_GOAL:_
Look through the data and write out every line with the word "type" in it.

◆ ◆ ◆

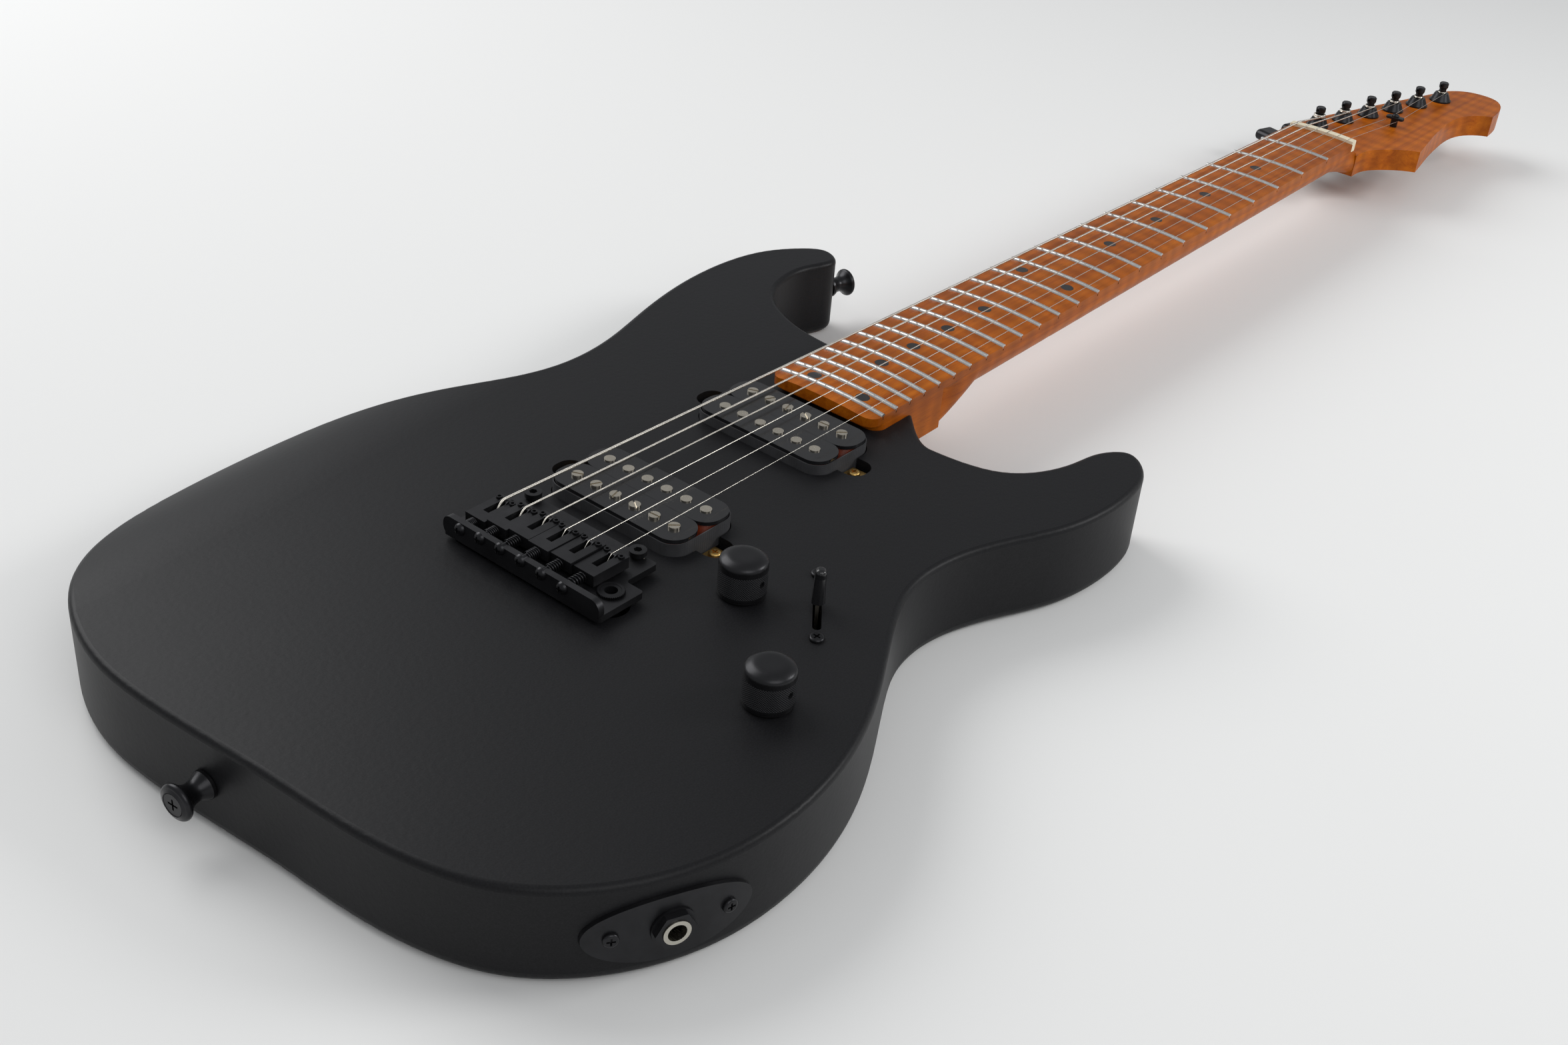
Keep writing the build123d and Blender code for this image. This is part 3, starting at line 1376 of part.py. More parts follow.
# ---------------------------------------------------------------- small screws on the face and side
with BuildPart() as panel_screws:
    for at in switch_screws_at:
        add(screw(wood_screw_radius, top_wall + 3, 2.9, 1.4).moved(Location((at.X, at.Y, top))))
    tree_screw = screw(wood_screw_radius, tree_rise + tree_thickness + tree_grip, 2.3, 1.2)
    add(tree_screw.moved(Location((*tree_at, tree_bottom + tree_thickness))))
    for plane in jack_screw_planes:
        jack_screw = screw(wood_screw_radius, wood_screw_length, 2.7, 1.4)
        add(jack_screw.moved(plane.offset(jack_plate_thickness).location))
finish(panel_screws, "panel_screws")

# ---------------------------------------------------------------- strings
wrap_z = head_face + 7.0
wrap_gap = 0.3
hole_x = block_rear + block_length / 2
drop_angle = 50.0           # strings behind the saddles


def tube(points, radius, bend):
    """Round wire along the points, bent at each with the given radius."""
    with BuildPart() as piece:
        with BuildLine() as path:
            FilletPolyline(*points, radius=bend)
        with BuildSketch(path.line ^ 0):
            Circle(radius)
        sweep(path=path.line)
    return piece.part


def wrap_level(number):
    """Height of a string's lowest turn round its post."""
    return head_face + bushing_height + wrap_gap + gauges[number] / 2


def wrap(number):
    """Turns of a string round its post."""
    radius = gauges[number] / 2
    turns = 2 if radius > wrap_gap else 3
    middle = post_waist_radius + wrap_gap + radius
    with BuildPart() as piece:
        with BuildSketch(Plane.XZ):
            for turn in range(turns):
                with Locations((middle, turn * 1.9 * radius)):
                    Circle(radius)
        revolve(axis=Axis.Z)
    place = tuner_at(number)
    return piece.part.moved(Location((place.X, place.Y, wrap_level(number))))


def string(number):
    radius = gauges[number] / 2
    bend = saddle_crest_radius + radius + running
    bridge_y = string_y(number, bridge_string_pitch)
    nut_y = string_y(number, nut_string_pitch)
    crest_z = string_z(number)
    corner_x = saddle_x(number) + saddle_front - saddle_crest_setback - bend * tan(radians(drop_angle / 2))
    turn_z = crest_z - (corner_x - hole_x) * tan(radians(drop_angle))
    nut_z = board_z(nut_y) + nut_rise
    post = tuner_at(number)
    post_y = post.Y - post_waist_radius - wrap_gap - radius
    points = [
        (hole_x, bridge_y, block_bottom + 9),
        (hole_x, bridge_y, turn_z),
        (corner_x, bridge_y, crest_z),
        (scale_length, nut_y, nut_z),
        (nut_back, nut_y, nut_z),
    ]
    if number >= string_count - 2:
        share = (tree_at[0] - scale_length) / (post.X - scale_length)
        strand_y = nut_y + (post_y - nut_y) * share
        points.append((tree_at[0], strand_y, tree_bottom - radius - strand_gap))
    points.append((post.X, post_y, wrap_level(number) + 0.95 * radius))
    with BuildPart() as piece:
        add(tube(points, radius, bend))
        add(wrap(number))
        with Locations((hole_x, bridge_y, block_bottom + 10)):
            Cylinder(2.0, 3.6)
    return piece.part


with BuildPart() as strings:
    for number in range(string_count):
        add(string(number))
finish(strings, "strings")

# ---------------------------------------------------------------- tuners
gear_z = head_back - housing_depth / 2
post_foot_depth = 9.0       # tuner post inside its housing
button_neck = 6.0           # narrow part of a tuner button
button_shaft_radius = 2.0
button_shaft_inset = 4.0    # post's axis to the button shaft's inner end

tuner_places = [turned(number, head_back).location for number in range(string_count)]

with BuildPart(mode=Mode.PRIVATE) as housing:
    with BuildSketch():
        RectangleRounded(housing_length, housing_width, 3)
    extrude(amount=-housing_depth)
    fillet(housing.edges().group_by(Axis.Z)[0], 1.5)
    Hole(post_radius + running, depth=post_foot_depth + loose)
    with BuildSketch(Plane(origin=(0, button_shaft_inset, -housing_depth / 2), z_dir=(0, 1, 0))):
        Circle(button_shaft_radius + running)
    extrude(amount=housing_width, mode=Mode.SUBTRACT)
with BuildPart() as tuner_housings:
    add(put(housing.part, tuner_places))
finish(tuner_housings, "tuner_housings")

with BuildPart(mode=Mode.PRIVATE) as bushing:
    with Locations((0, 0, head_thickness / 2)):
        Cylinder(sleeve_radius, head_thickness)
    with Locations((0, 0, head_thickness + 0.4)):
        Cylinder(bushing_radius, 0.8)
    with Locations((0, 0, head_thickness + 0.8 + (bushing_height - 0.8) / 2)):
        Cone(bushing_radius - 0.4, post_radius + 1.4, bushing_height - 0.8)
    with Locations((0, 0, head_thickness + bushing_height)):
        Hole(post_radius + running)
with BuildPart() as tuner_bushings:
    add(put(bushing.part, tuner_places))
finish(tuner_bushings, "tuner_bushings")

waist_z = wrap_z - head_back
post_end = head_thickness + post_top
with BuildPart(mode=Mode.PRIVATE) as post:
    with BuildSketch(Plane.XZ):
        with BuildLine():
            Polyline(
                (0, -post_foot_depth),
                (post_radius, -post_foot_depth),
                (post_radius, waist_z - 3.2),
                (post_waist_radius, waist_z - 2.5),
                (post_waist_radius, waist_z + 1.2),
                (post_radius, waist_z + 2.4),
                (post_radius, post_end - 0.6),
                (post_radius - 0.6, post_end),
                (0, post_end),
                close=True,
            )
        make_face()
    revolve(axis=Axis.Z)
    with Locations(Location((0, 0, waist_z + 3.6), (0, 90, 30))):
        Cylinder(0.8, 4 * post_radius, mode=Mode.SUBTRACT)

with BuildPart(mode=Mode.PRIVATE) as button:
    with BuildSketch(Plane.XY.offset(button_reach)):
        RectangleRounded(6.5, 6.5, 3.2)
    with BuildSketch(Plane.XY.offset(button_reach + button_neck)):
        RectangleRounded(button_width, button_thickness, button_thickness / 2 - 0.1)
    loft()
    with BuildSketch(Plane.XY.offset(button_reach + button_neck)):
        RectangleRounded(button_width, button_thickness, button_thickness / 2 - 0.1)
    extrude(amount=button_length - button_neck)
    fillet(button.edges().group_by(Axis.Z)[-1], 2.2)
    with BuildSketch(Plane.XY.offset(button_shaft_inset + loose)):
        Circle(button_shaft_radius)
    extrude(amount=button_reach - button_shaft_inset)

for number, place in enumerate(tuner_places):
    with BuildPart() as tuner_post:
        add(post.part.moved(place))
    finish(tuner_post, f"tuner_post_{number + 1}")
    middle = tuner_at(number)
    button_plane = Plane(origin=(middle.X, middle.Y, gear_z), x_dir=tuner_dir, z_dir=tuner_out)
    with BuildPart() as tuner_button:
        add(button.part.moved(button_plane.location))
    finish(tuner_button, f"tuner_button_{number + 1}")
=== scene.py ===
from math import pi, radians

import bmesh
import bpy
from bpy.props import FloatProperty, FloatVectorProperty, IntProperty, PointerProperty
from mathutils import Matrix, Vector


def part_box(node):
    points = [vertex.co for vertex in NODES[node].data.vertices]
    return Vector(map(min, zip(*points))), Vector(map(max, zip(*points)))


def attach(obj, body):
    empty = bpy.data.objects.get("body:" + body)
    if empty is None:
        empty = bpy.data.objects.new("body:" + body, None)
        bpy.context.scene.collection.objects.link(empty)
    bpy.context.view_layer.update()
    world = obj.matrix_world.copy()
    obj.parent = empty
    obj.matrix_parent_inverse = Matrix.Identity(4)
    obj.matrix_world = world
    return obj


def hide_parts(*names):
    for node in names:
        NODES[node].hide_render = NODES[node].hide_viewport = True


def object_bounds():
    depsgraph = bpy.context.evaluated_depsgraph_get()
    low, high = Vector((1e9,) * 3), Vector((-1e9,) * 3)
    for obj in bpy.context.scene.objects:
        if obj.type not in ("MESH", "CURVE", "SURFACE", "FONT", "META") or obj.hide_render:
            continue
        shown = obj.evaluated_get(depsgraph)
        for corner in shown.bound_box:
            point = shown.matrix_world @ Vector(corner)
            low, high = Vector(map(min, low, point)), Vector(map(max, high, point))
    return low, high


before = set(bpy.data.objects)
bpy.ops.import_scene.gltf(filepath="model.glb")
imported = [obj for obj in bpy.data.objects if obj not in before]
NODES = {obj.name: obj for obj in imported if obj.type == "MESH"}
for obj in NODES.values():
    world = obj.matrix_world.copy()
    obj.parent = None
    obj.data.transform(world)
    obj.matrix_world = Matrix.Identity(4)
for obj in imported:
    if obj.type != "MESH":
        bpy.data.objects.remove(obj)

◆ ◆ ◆

_ANSWER TO THE TASK:_
        if obj.type not in ("MESH", "CURVE", "SURFACE", "FONT", "META") or obj.hide_render:
NODES = {obj.name: obj for obj in imported if obj.type == "MESH"}
    if obj.type != "MESH":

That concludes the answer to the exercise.